私は吹き出すべきか、怒り出すべきかちょっと迷ってからどちらも諦めて尋ねた。

「マイナンバーカードがあれば生年月日の確認は取れるでしょう。なんでもう1枚必要なんです(マイナンバーカードが間違ってる、とでも?)」

「さー、国が決めたことなので」

これ以上は時間の無駄と諦めて私は帰宅し、後日改めてマイナンバーカードと健康保険証を携えて区役所に行った。マイナ保険証が使えるようになったので、もう要らないものと思っていたが、捨てなくてよかった。

なんと新しいカードを受け取る際に、「書類仕事」が必要だった。紙に娘の住所氏名、電話番号、そしてマイナンバーを書き写せというのだ。

「これ書き写すことに、意味あります?」

と聞きたくなったが、これも時間の無駄なので止めた。

小さい頃からこまっしゃくれていて、根拠がないことを強要されるのが大嫌いだ。

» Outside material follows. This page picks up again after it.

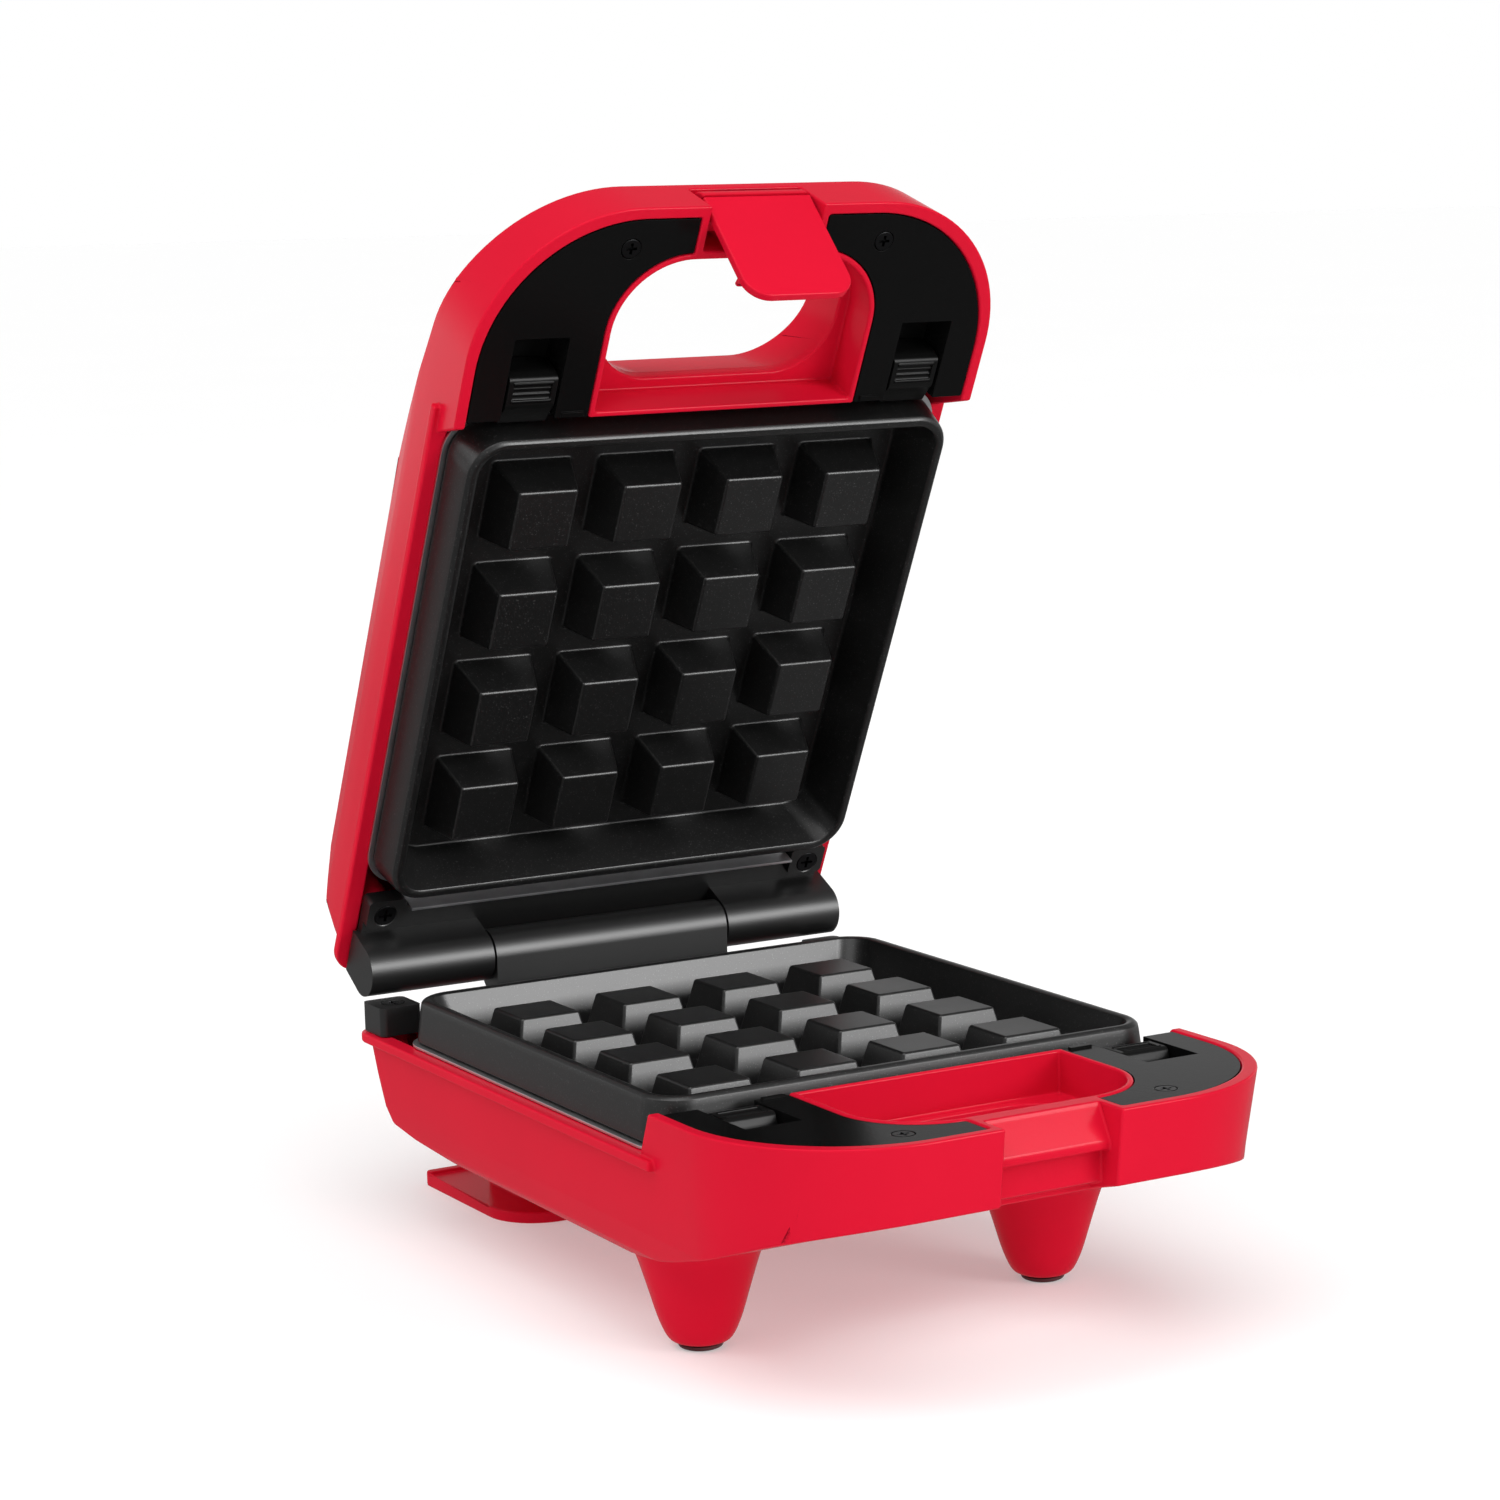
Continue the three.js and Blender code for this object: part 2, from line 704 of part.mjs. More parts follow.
const pinBore = (z) => bar("x", [-hingeHalf + 3, hingeHalf - 3], [hingeY, z], pinRadius + pinClearance, pinRadius + pinClearance, 24);

const screwHole = (x, y, level) =>
  bar("z", [level - 1.6, level + 0.1], [x, y], screwShank + clearance, screwHead + clearance).add(
    bar("z", [level - hingeScrewLength - 1, level + 20], [x, y], screwShank + clearance),
  );

function baseBracket() {
  const z = axisZ.base;
  let body = box([-shellHalf + 7, shellHalf - 7], [bracketFront, bracketRear], [ledgeTop, ledgeTop + 3]);
  body = body.add(knuckle([-middleKnuckleHalf, middleKnuckleHalf], z, [hingeY - 6, ledgeTop + 1, bracketRear]));
  for (const side of [-1, 1]) {
    const a = side * (shellHalf - 1.2);
    const b = side * (shellHalf - 12);
    body = body.add(box([Math.min(a, b), Math.max(a, b)], [bracketFront, shellRear.base - 2.3], [ledgeTop, postTop]));
    body = body.subtract(screwHole(side * postX, postY, postTop));
  }
  return body.subtract(pinBore(z));
}

function lidBracket() {
  const z = axisZ.lid;
  let body = box([-shellHalf + 4, shellHalf - 4], [bracketFront, lidBracketRear], [ledgeTop, ledgeTop + lidBracketSheet]);
  for (const side of [-1, 1]) {
    const inner = side * (middleKnuckleHalf + knuckleGap);
    const outer = side * hingeHalf;
    const span = [Math.min(inner, outer), Math.max(inner, outer)];
    body = body.add(knuckle(span, z, [bracketFront + 1, ledgeTop + 1, lidBracketRear]));
    const padInner = side * (shellHalf - 14);
    const padOuter = side * (shellHalf - 4);
    const padSpan = [Math.min(padInner, padOuter), Math.max(padInner, padOuter)];
    body = body.add(box(padSpan, [69, lidPadY + 3.4], [ledgeTop, lidPadTop]));
    body = body.subtract(screwHole(side * lidPadX, lidPadY, lidPadTop));
  }
  return body.subtract(pinBore(z));
}

add(baseHalf, "base_hinge_bracket", baseBracket(), finish.satinBlack);
add(lidHalf, "lid_hinge_bracket", lidBracket(), finish.satinBlack);
add(
  baseHalf,
  "hinge_pin",
  bar("x", [-hingeHalf + 3.5, hingeHalf - 3.5], [hingeY, axisZ.base], pinRadius, pinRadius, 20),
  finish.steel,
);

for (const [word, side] of sides) {
  add(lidHalf, `lid_hinge_screw_${word}`, screw(side * lidPadX, lidPadY, lidPadTop, hingeScrewLength), finish.steel);
  add(baseHalf, `base_hinge_screw_${word}`, screw(side * postX, postY, postTop, hingeScrewLength), finish.steel);
}

// ---------------------------------------------------------------- latch
// The latch turns on its own pin in the lid's handle. Closing the lid slides it over the base's ramp,
// which swings it outwards, and pulling it lets go of the nose.
const latchCarrier = new THREE.Group();
latchCarrier.position.set(0, latchPivotY, latchPivotZ);
latchCarrier.rotation.x = -THREE.MathUtils.degToRad(latchOpenTilt);
lidHalf.add(latchCarrier);

// Drawn upright about its pin: -y is the outside of the handle, and the flap hangs along z.
function latchFlap() {
  const outside = -latchRoot;
  const inside = outside + latchThickness;
  const half = latchWidth / 2;
  const side = polygon([
    [outside, 0],
    [inside, 0],
    [inside, latchReach - 0.8],
    [inside - 0.5, latchReach],
    [outside + 0.5, latchReach],
    [outside, latchReach - 0.8],
  ]);
  const face = new THREE.Shape();
  face.moveTo(-half, -1);
  face.lineTo(half, -1);
  face.absarc(half - latchCorner, latchReach - latchCorner, latchCorner, 0, Math.PI / 2);
  face.absarc(-half + latchCorner, latchReach - latchCorner, latchCorner, Math.PI / 2, Math.PI);
  const trim = solid(
    new THREE.ExtrudeGeometry(face, { depth: 20, bevelEnabled: false, curveSegments: 6 })
      .rotateX(Math.PI / 2)
      .translate(0, 10, 0),
  );
  const root = bar("x", [-half + 0.3, half - 0.3], [0, 0], latchRoot, latchRoot, 28);
  const hook = across(
    polygon([
      [inside - 0.5, latchHookLevel],
      [inside + latchHookReach, latchHookLevel],
      [inside + latchHookReach, latchHookLevel + 1],
      [inside - 0.5, latchHookLevel + 4.2],
    ]),
    [-half + 1, half - 1],
  );
  const springRoom = box([-latchSpringHalf - 0.8, latchSpringHalf + 0.8], [inside, 20], [-20, 20]);
  return across(side, [-half, half])
    .intersect(trim)
    .add(root.subtract(springRoom))
    .add(hook)
    .subtract(bar("x", [-40, 40], [0, 0], latchPinRadius + pinClearance));
}

add(latchCarrier, "latch", latchFlap(), finish.red);
add(
  latchCarrier,
  "latch_pin",
  bar("x", [-notchHalf - 1.2, notchHalf + 1.2], [0, 0], latchPinRadius, latchPinRadius, 16),
  finish.steel,
);
const springBody = bar("x", [-latchSpringHalf, latchSpringHalf], [0, 0], latchPinRadius + 0.9, latchPinRadius + 0.9, 20);
const springBore = bar("x", [-20, 20], [0, 0], latchPinRadius + pinClearance, latchPinRadius + pinClearance, 20);
add(latchCarrier, "latch_spring", springBody.subtract(springBore), finish.steel);

// ---------------------------------------------------------------- lamps, thermostat and wiring pieces
for (const [name, side, material] of [
  ["power_lamp_lens", -1, finish.amber],
  ["ready_lamp_lens", 1, finish.green],
]) {
  const crown = -shellDepth + 0.2;
  const dome = bar("z", [crown - 0.9, crown], [side * lampX, -lampY], lampRadius - 1, lampRadius, 20);
  add(lidHalf, name, dome.add(bar("z", [crown, -32], [side * lampX, -lampY], lampRadius, lampRadius, 20)), material);
}
add(lidHalf, "lamp_holder", box([-lampX - 5, lampX + 5], [-lampY - 5, -lampY + 5], [-31.6, -28]), finish.satinBlack);

const underTray = -trayDepth - trayWall - clearance;
add(baseHalf, "thermostat", bar("z", [-33.2, underTray], [0, 12], 9, 9, 28), finish.ceramic);
add(baseHalf, "thermal_fuse", bar("y", [-8, 10], [26, underTray - 3], 2.6, 2.6, 16), finish.ceramic);
add(baseHalf, "terminal_block", box([-40, -14], [30, 44], [-34, underTray - 0.5]), finish.ceramic);

const glandFront = shellRear.base - 10.5;
const gland = union(
  bar("y", [glandFront, shellRear.base - 4], [glandX, glandZ], glandHoleRadius - clearance),
  bar("y", [shellRear.base - 5, shellRear.base + 8], [glandX, glandZ], glandHoleRadius - clearance, 4.6),
  bar("y", [glandFront, glandFront + 3], [glandX, glandZ], glandHoleRadius + 0.9),
).subtract(bar("y", [70, 100], [glandX, glandZ], 3.2));
add(baseHalf, "cord_gland", gland, finish.satinBlack);

for (const [word, side] of sides) {
  const at = [side * footX, footY];
  const floor = -blockTopHeight;
  const pad = bar("z", [floor, floor + footPad], at, footTipRadius - 0.9, footTipRadius - 0.3, 28);
  add(baseHalf, `front_foot_pad_${word}`, pad, finish.rubber);
}

waffleMaker.updateMatrixWorld(true);
export default waffleMaker;
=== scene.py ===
"""A small waffle maker that stands open: its fine surfaces, finishes, studio and camera.

Each half of the appliance is drawn in its own half frame, in millimetres: z = 0 is the level of the
waffle block tops, +z points at the other half and -z goes into the shell, -y is the handle's side and
+y the hinge's. HalfFrame carries a finished form to its place in the object's frame.
"""

import json
import logging
import math
from dataclasses import dataclass, field
from enum import Enum
from typing import Iterable, Optional, Sequence, Union

import bmesh
import bpy
from mathutils import Matrix, Vector


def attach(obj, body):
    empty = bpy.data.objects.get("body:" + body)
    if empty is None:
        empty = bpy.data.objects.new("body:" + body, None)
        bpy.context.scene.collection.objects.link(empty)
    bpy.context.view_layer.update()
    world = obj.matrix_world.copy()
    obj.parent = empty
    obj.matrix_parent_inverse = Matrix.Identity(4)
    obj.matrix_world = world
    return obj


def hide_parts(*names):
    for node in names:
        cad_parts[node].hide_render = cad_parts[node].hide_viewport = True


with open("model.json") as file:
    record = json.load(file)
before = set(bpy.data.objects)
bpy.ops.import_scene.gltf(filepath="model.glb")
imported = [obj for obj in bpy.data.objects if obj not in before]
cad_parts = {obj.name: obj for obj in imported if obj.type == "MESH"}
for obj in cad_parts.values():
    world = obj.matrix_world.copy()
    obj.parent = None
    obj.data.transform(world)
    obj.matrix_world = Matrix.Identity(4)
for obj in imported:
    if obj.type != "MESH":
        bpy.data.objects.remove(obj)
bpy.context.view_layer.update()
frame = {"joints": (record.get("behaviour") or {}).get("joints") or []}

LOG = logging.getLogger("waffle_maker")
MM = 0.001
SIDES = (("left", -1), ("right", 1))
FAR = 200.0
SHARP_ANGLE = 38.0
FLAT_ANGLE = 0.05
DOUBLES = 0.001

Point = tuple[float, float]
Span = tuple[float, float]
Number = Union[int, float]
Corners = Sequence[tuple[float, ...]]


# ---------------------------------------------------------------- forms
class Operation(Enum):
    """How two closed forms are combined."""

    JOIN = "UNION"
    CUT = "DIFFERENCE"
    KEEP = "INTERSECT"


class Axis(Enum):
    """The direction that a form is carried or turned along."""

    X = "x"
    Y = "y"
    Z = "z"


TO_AXIS = {
    Axis.X: Matrix(((0, 0, 1, 0), (1, 0, 0, 0), (0, 1, 0, 0), (0, 0, 0, 1))),
    Axis.Y: Matrix(((1, 0, 0, 0), (0, 0, 1, 0), (0, -1, 0, 0), (0, 0, 0, 1))),
    Axis.Z: Matrix.Identity(4),
}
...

なぜ、それが必要なのか。それをすることでどういう利得があるのか。利得は、アウトカムと言ってもよろしい。無意味だとわかっていることをやらされるのは死ぬほど嫌いだった。そして昭和の時代に、そういう無意味は四方八方に遍在していた。

DX化が理念のマイナンバーカードでペーパーワークがもれなくついてくるこの皮肉。最新のビームライフルを渡され「これで相手をぶん殴れ」と言われるようなものだ。マイナンバーカード周りの運用はクソ下手すぎる。

根拠に基づく医療と言われて久しい。根拠に基づく書類仕事をお願いしたい。その記載事項は必要なのか。ないと用が片づかないのか。それとも、ネチネチあれこれ書かせることで、「仕事したフリ」ができるだけなのか。サラリーマンは気楽な稼業と来たもんだ、人口増加の高度成長期ならともかく、人口減少のこの時代にどんどん生産性を下げて、周辺国から置いてけぼりを食っててなにが楽しいのか。

某役所関係にパワポを頼まれ、すっきりわかりやすくつくったら「もっとゴチャゴチャ書け」と「指導」されたことがある。業腹だったのでグローバルだのサステイナブルだの意味のない空語を適当に詰め込んだらOKがでた。まるでソーカル事件である。